§ **Exercise prompt**: Among the entries below, extract exactly the lines that run from the one with "Continue the OpenSCAD" through the one with "MIX_RESULT = 2", both ends included.
=======
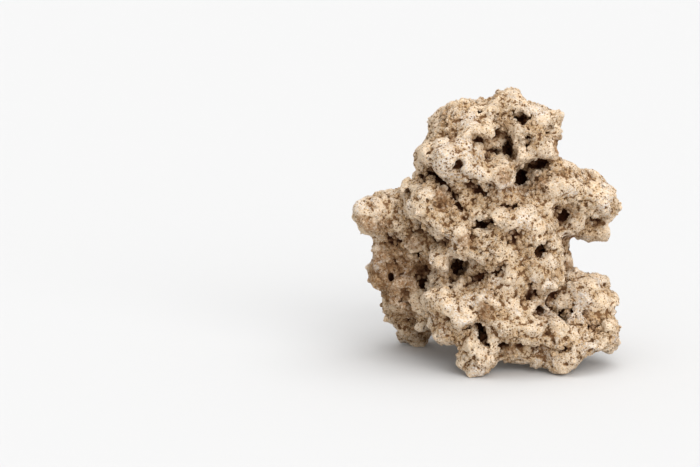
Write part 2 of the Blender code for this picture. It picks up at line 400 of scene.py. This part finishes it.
def lattice_noise(points, spacing, seed):
    """Smooth noise from -1 to 1 with swells about as wide as the spacing."""
    table = np.random.default_rng(seed).uniform(-1, 1, (TABLE_SIDE,) * 3).astype(np.float32)
    cell = points / np.float32(spacing)
    base = np.floor(cell).astype(np.int32)
    part = cell - base
    part = part * part * (3 - 2 * part)
    total = np.zeros(len(points), np.float32)
    for corner in np.ndindex(2, 2, 2):
        x, y, z = ((base[:, axis] + corner[axis]) % TABLE_SIDE for axis in range(3))
        weight = np.ones(len(points), np.float32)
        for axis in range(3):
            weight *= part[:, axis] if corner[axis] else 1 - part[:, axis]
        total += weight * table[x, y, z]
    return total


def swell(points, layers):
    """Noise summed from layers of share, spacing and random seed."""
    total = np.zeros(len(points), np.float32)
    for share, spacing, seed in layers:
        total += share * lattice_noise(points, spacing, seed)
    return total


def nearest_seed(points, spacing, seed):
    """How far the nearest of some scattered seeds is, in units of their spacing."""
    random = np.random.default_rng(seed)
    table = random.uniform(-SEED_JITTER, SEED_JITTER, (TABLE_SIDE,) * 3 + (3,)).astype(np.float32)
    cell = points / np.float32(spacing)
    base = np.floor(cell - 0.5).astype(np.int32)
    nearest = np.full(len(points), np.inf, np.float32)
    for corner in np.ndindex(2, 2, 2):
        at = base + np.array(corner, np.int32)
        x, y, z = (at[:, axis] % TABLE_SIDE for axis in range(3))
        gap = at + np.float32(0.5) + table[x, y, z] - cell
        np.minimum(nearest, np.einsum("ij,ij->i", gap, gap), out=nearest)
    return np.sqrt(nearest)


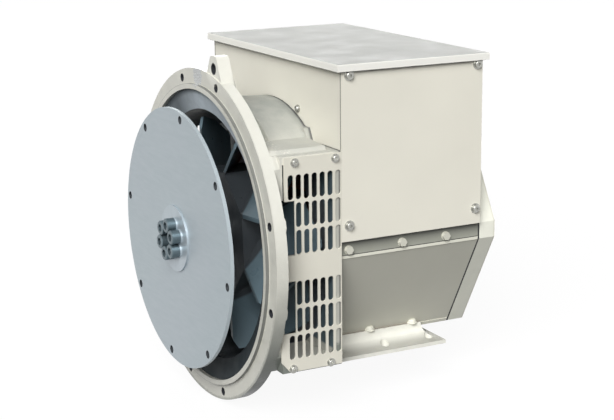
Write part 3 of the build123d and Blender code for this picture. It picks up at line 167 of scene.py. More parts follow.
class Shader:
    """A node material with one Principled shader, and short ways of wiring textures into it."""

    def __init__(self, name):
        self.material = bpy.data.materials.new(name)
        self.material.use_nodes = True
        self.tree = self.material.node_tree
        self.principled = self.tree.nodes["Principled BSDF"]
        self.place = self.tree.nodes.new("ShaderNodeTexCoord").outputs["Object"]

    def node(self, kind, **settings):
        """A new node with its settings."""
        made = self.tree.nodes.new(kind)
        for key, value in settings.items():
            setattr(made, key, value)
        return made

    def link(self, out, socket):
        self.tree.links.new(out, socket)

    def noise(self, scale, detail=3.0, roughness=0.55, stretch=(1, 1, 1)):
        """Noise with features about 1/scale metres across, stretched along the axes where asked."""
        mapping = self.node("ShaderNodeMapping")
        mapping.inputs["Scale"].default_value = stretch
        self.link(self.place, mapping.inputs["Vector"])
        noise = self.node("ShaderNodeTexNoise")
        noise.inputs["Scale"].default_value = scale
        noise.inputs["Detail"].default_value = detail
        noise.inputs["Roughness"].default_value = roughness
        self.link(mapping.outputs["Vector"], noise.inputs["Vector"])
        return noise.outputs["Fac"]

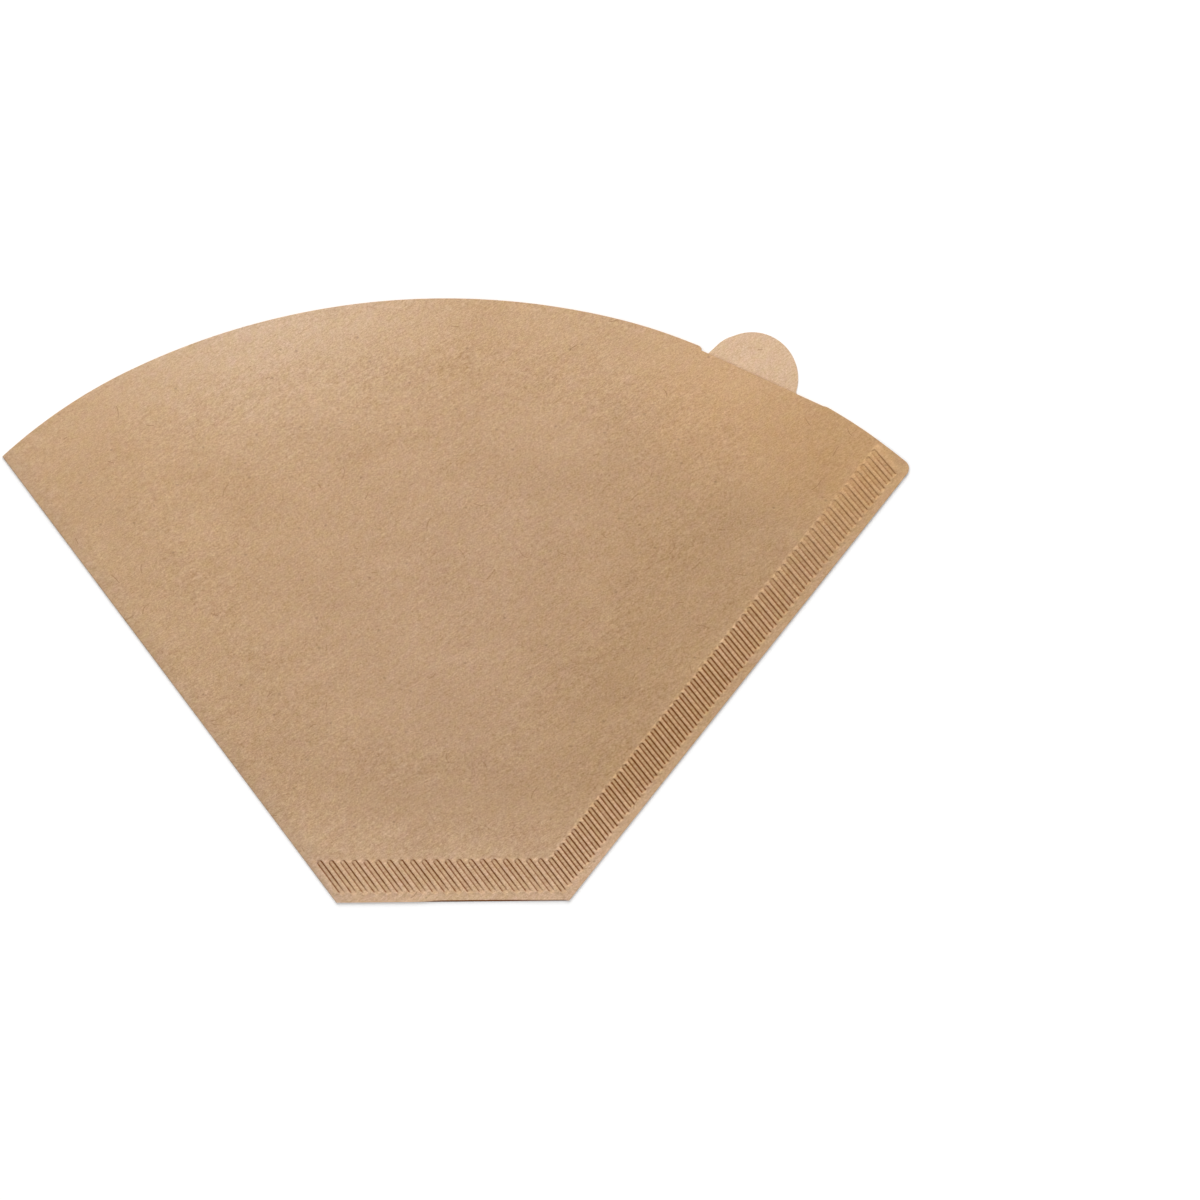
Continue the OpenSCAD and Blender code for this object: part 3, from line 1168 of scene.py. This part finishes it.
class Tree:
    """A node tree that nodes are added to and linked in.

    A mixing node has sockets for every kind of value, and the tree uses those for colours.
    """

    MIX_COLOURS = slice(6, 8)
    MIX_RESULT = 2

    def __init__(self, tree: bpy.types.NodeTree) -> None:
        """Takes over a tree and empties it."""
        self.tree = tree
        tree.nodes.clear()

    def add(self, kind: Kind, *values: object, **inputs: object) -> bpy.types.Node:
        """Adds a node and sets its inputs.

        Args:
            kind: The kind of node.
            *values: Values or output sockets for the first inputs, in order.
            **inputs: Values or output sockets for other inputs, by name with underscores for
                spaces, and the node's own settings with lower-case names.

        Returns:
            The node.
        """
        node = self.tree.nodes.new("ShaderNode" + kind.value)
        for name, value in inputs.items():
            if name[0].islower():
                setattr(node, name, value)
        for name, value in inputs.items():
            if not name[0].islower():
                self.set(node.inputs[name.replace("_", " ")], value)
        for socket, value in zip(node.inputs, values, strict=False):
            self.set(socket, value)
        return node

    def set(self, socket: Output, value: object) -> None:
        """Links an output to a socket, or gives the socket a constant value.

        Args:
            socket: The socket.
            value: The output or the constant.
        """
        if isinstance(value, Output):
            self.tree.links.new(value, socket)
        else:
            socket.default_value = value

    def math(self, operation: str, *values: object) -> Output:
        """Adds a math node and returns its output."""
        return self.add(Kind.MATH, *values, operation=operation).outputs[0]

    def vector(self, operation: str, *values: object) -> Output:
        """Adds a vector math node and returns the output that the operation uses."""
        node = self.add(Kind.VECTOR, *values, operation=operation)
        return next(output for output in node.outputs if output.enabled)

    def mapped(self, place: Output, turn: float = 0.0, scale: Point = (1.0, 1.0, 1.0)) -> Output:
        """Coordinates turned in the sheet's plane, in radians, and scaled."""
        return self.add(Kind.MAPPING, Vector=place, Rotation=(0.0, 0.0, turn), Scale=scale).outputs[0]

    def ramp(self, value: Output, start: float, end: float, high: float = 1.0) -> Output:
        """Adds an even rise from 0 at start to the high value at end, and returns its output."""
        return self.add(Kind.RANGE, Value=value, From_Min=start, From_Max=end, To_Max=high).outputs[0]

    def mix(self, share: object, one: object, other: object, blend: str = "MIX") -> Output:
        """Blends two colours.

        Args:
            share: The other colour's share.
            one: The first colour.
            other: The other colour.
            blend: How they are blended.

        Returns:
            The blended colour.
        """
        node = self.add(Kind.MIX, share, data_type="RGBA", blend_type=blend)
        for socket, value in zip(node.inputs[self.MIX_COLOURS], (one, other), strict=True):
            self.set(socket, (*value, 1.0) if isinstance(value, tuple) else value)
        return node.outputs[self.MIX_RESULT]

    def times(self, colour: object, other: object) -> Output:
        """Multiplies two colours and returns the output."""
        return self.mix(1.0, colour, other, "MULTIPLY")


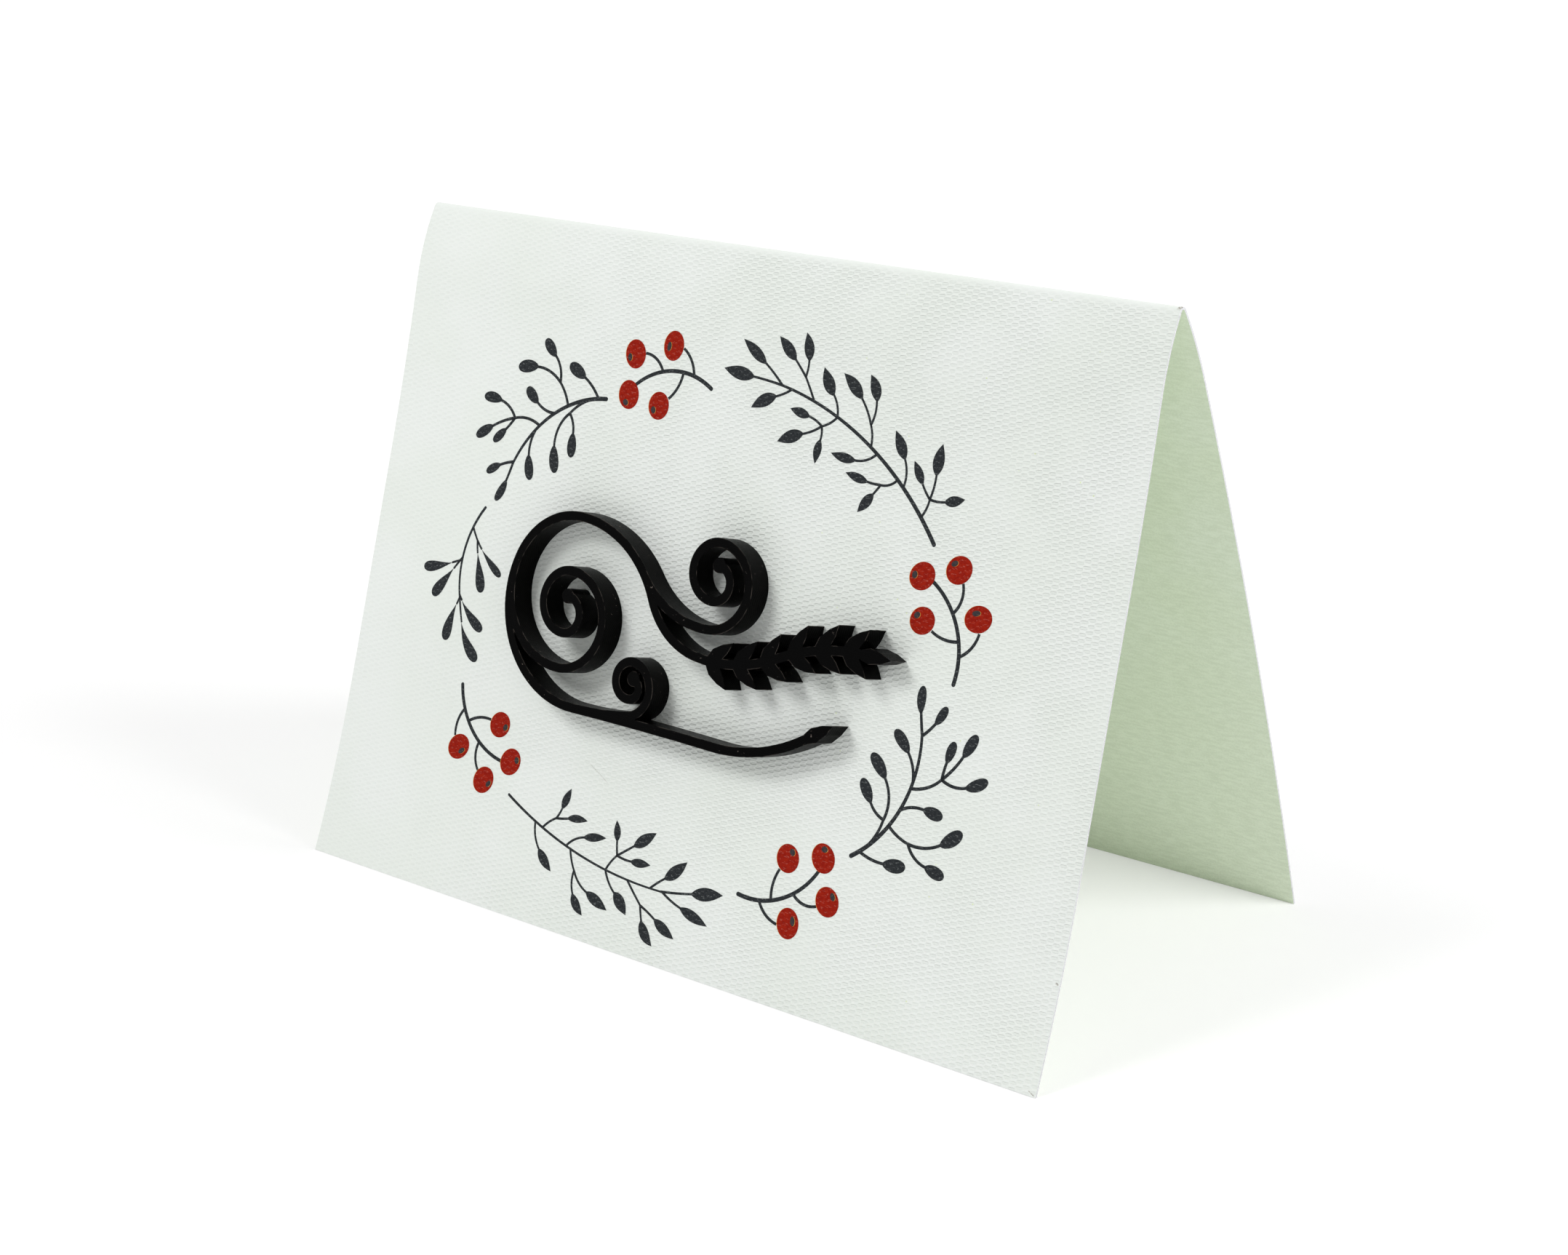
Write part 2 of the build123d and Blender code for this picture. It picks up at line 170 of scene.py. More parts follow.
class Nodes:
    """Shorthand for building a node tree."""

    def __init__(self, tree):
        self.tree = tree

    def add(self, kind, **values):
        node = self.tree.nodes.new(kind)
        for key, value in values.items():
            setattr(node, key, value)
        return node

    def link(self, out, into):
        self.tree.links.new(out, into)

    def fill(self, socket, value):
        """Put a number or colour in a socket, or link an output to it."""
        if isinstance(value, (int, float, tuple)):
            socket.default_value = value
        else:
            self.link(value, socket)

    def math(self, operation, *values):
        node = self.add("ShaderNodeMath", operation=operation)
        for socket, value in zip(node.inputs, values):
            self.fill(socket, value)
        return node.outputs[0]

    def ramp(self, value, low, high, to_low=0.0, to_high=1.0):
        """Smooth step from one level to another as the value goes from low to high."""
        node = self.add("ShaderNodeMapRange", interpolation_type="SMOOTHSTEP")
        for socket, number in zip(node.inputs, (value, low, high, to_low, to_high)):
            self.fill(socket, number)
        return node.outputs["Result"]

    def mix(self, factor, a, b):
        node = self.add("ShaderNodeMix", data_type="RGBA")
        for index, value in ((0, factor), (6, a), (7, b)):
            self.fill(node.inputs[index], value)
        return node.outputs[2]

    def noise(self, vector, scale, detail=2.0, rough=0.5):
        node = self.add("ShaderNodeTexNoise")
        inputs = {"Vector": vector, "Scale": scale, "Detail": detail, "Roughness": rough}
        for key, value in inputs.items():
            self.fill(node.inputs[key], value)
        return node.outputs["Fac"]

    def stretch(self, vector, *scale):
        node = self.add("ShaderNodeMapping")
        self.link(vector, node.inputs["Vector"])
        node.inputs["Scale"].default_value = scale
        return node.outputs[0]

    def parts(self, vector):
        """x and y of a vector, or the first two channels of a colour."""
        node = self.add("ShaderNodeSeparateXYZ")
        self.link(vector, node.inputs[0])
        return node.outputs[:2]

    def times(self, product, *others):
        """All the values multiplied together."""
        for other in others:
            product = self.math("MULTIPLY", product, other)
        return product

    def bump(self, height, distance):
        node = self.add("ShaderNodeBump")
        node.inputs["Distance"].default_value = distance
        self.link(height, node.inputs["Height"])
        return node.outputs["Normal"]

    def streak(self, vector, place, turn, length, breadth):
        """1 on a short soft-edged mark laid at an angle, 0 elsewhere."""
        node = self.add("ShaderNodeMapping", vector_type="TEXTURE")
        self.link(vector, node.inputs["Vector"])
        node.inputs["Location"].default_value = (*place, 0.0)
        node.inputs["Rotation"].default_value = (0.0, 0.0, math.radians(turn))
        near = [
            self.ramp(self.math("ABSOLUTE", value), 0.3 * size, 0.6 * size, 1.0, 0.0)
            for value, size in zip(self.parts(node.outputs[0]), (length, breadth))
        ]
        return self.times(*near)

    def on_sheet(self):
        """Millimetres on the sheet: x along the fold, y from the fold, below 0 on the front."""
        run = self.add("ShaderNodeUVMap", uv_map="run")
        return self.stretch(run.outputs["UV"], map_unit, map_unit, 1.0)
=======
§ **Solution for this exercise**:
Continue the OpenSCAD and Blender code for this object: part 3, from line 1168 of scene.py. This part finishes it.
class Tree:
    """A node tree that nodes are added to and linked in.

    A mixing node has sockets for every kind of value, and the tree uses those for colours.
    """

    MIX_COLOURS = slice(6, 8)
    MIX_RESULT = 2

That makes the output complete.